Leave no bolt unchecked: Laurent Patisson, ITER Nuclear Building Section Leader, provides explanations to Jacques Ducau (IRSN) as Pierre Perdiguier (Head of the Marseille division of ASN), Mathias Ricci (ENGAGE) and Christophe Gary (APAVE) look on. (Click to view larger version...)
Leave no bolt unchecked: Laurent Patisson, ITER Nuclear Building Section Leader, provides explanations to Jacques Ducau (IRSN) as Pierre Perdiguier (Head of the Marseille division of ASN), Mathias Ricci (ENGAGE) and Christophe Gary (APAVE) look on.
How does the ITER Organization make sure that the tasks performed by its partners and contractors meet the safety requirements of a nuclear installation? What procedures does the Organization implement in this regard?  Are these procedures robust enough? How does the ITER Organization monitor the manufacturing of the safety-critical components destined for the machine?
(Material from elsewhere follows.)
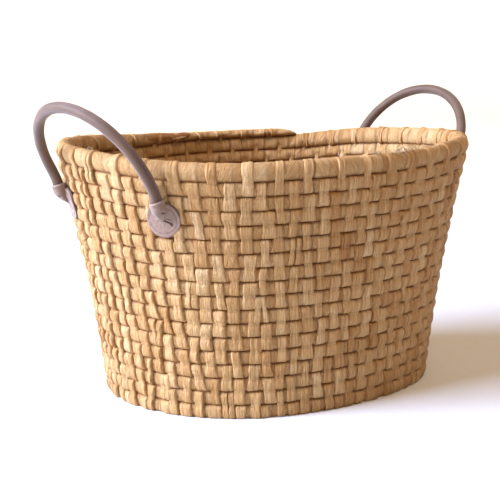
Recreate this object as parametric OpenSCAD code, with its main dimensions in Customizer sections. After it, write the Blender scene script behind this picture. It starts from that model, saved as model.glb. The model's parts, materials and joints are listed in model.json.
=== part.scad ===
// Oval market basket, coiled from palm-leaf bundles, with two rolled leather handles.
// Origin: centre of the flat underside. +X runs along the long axis, +Y to the back, +Z up.
// The coil is one continuous spiral on the real object; here each turn is a closed ring.

/* [Basket] */
// Outer length of the oval at the fullest point of the rim
rim_length = 458; // [420:1:500]
// Outer width of the oval at the fullest point of the rim
rim_width = 334; // [310:1:360]
// Outer length of the oval at the base
base_length = 356; // [330:1:380]
// Outer width of the oval at the base
base_width = 284; // [264:1:300]
// Height of the rim above the table
rim_top = 250; // [220:1:280]
// Bow of the long profile (0 is a straight flare, negative flares late)
length_bow = -0.38; // [-0.6:0.02:0]
// Bow of the short profile
width_bow = -0.45; // [-0.6:0.05:0]

/* [Coils] */
// Number of wall turns below the rim turn
wall_turns = 17; // [17:1:17]
// Number of turns in the base around the starting core
base_turns = 9; // [8:1:10]
// Height of the rim turn
rim_height = 17.1; // [15:0.1:19]
// Thickness of the wall, measured across a turn
coil_thickness = 12; // [10:0.5:13]
// Thickness of the rim turn
rim_thickness = 15; // [13:0.5:16]
// Height of the base turns
base_height = 11.5; // [10:0.5:12]
// End radius of the flat core that the coil starts from
core_radius = 6.6; // [6:0.1:7.5]
// Clearance between neighbouring turns
coil_gap = 0.3; // [0.3:0.05:0.5]
// How much of the underside of the base turns is pressed flat
flat_cut = 0.7; // [0.4:0.1:1]

/* [Handles] */
// Diameter of the rolled leather tube
tube_diameter = 10.6; // [9:0.2:11.4]
// Diameter of the rope core inside the tube
rope_diameter = 7.2; // [6:0.2:7.4]
// Clearance between the rope core and the leather
rope_gap = 0.3; // [0.2:0.05:0.4]
// Lean of the arch away from upright, outwards over the end of the basket
handle_lean = 31; // [29:1:36]
// Length of the straight legs between the bending point and the round part of the arch
leg_length = 16; // [8:0.5:18]
// Position of the lap seam round the tube, from the outside of the arch towards the end
seam_angle = 6; // [0:1:60]
// Diameter of the sewing thread along the lap seam
seam_thread = 0.9; // [0.6:0.1:1]

/* [Leather tabs] */
// Direction of the left front and right back tabs round the end arcs, from the long axis
wide_direction = 34; // [30:1:36]
// Direction of the left back and right front tabs, which sit nearer the middle of the ends
narrow_direction = 19; // [18:1:28]
// Height of the centre of the tabs above the table
tab_height = 195.5; // [190:0.5:198]
// Diameter of the round tabs
tab_diameter = 34; // [30:1:36]
// Thickness of each of the two leather layers
leather = 1.2; // [1:0.1:1.2]
// Height of the sleeve mouth above the centre of the tab
mouth_height = 20; // [18:1:22]
// Height of the bending point of the tube above the sleeve mouth
bend_height = 6; // [6:0.5:8]
// Distance of the stitch line from the edge of the tab
stitch_inset = 3.6; // [3:0.1:4.5]
// Number of stitches round each tab
stitch_count = 21; // [15:1:24]
// Diameter of the tab thread
tab_thread = 1; // [0.6:0.1:1.1]

/* [Hidden] */
$fn = 96;
leaf_colour = "burlywood";
core_colour = "tan";
leather_colour = "rosybrown";
lining_colour = "sienna";
thread_colour = "indianred";
rope_colour = "wheat";

// Hundredths of a millimetre are fine enough for every size of the coil.
function neat(length) = round(length * 100) / 100;

rim_z = rim_top - rim_height / 2;
coil_pitch = neat((rim_top - rim_height) / wall_turns);

// The oval has four arcs: two round the ends, centred at [7 s, 0] and [-7 s, 0], and two flatter
// ones along the sides, centred at [0, -24 s] and [0, 24 s], where s is its spread. The lines
// through neighbouring centres form 7-24-25 triangles, so the arcs meet smoothly when the side
// radius is the end radius plus 25 s. Half its length is then 7 s more than the end radius and
// half its width is s more.
function spread_of(length, width) = neat((length - width) / 12);

// A straight line from base to rim, bowed in between.
function bowed(z, bow) = z / rim_z + bow * (z / rim_z) * (1 - z / rim_z);
function length_at(z) = base_length + (rim_length - base_length) * bowed(z, length_bow);
function width_at(z) = base_width + (rim_width - base_width) * bowed(z, width_bow);
function spread_at(z) = spread_of(length_at(z), width_at(z));
function end_radius_at(z) = neat(width_at(z) / 2) - spread_at(z);

wedge_reach = 40;
base_spread = spread_at(0);
base_radius = end_radius_at(0);
base_pitch = neat((base_radius - coil_thickness - coil_gap - core_radius) / base_turns);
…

Answers to these questions and others are essential to assessing the global safety of the future ITER nuclear installation.

Last Wednesday, ITER staff members Joëlle Elbez-Uzan, Lina Rodriguez and Laurent Patisson and Thomas Tardif from the European Domestic Agency spent some ten hours providing a team of inspectors from the French Nuclear Safety Authority (Autorité de Sûreté Nucléaire, ASN) with the explanations they requested.

As it does with every nuclear installation on French soil, the ASN will inspect ITER on a regular basis. In accordance with the ITER Agreement, ASN can conduct up to ten inspections per year, both "scheduled" and "unscheduled."
Wednesday's inspection, which consisted mainly of presentations and discussions, also included a long afternoon visit to the depths of the Tokamak Seismic Isolation Pit—a rare occasion, for everyone present, to experience the true scale of the project.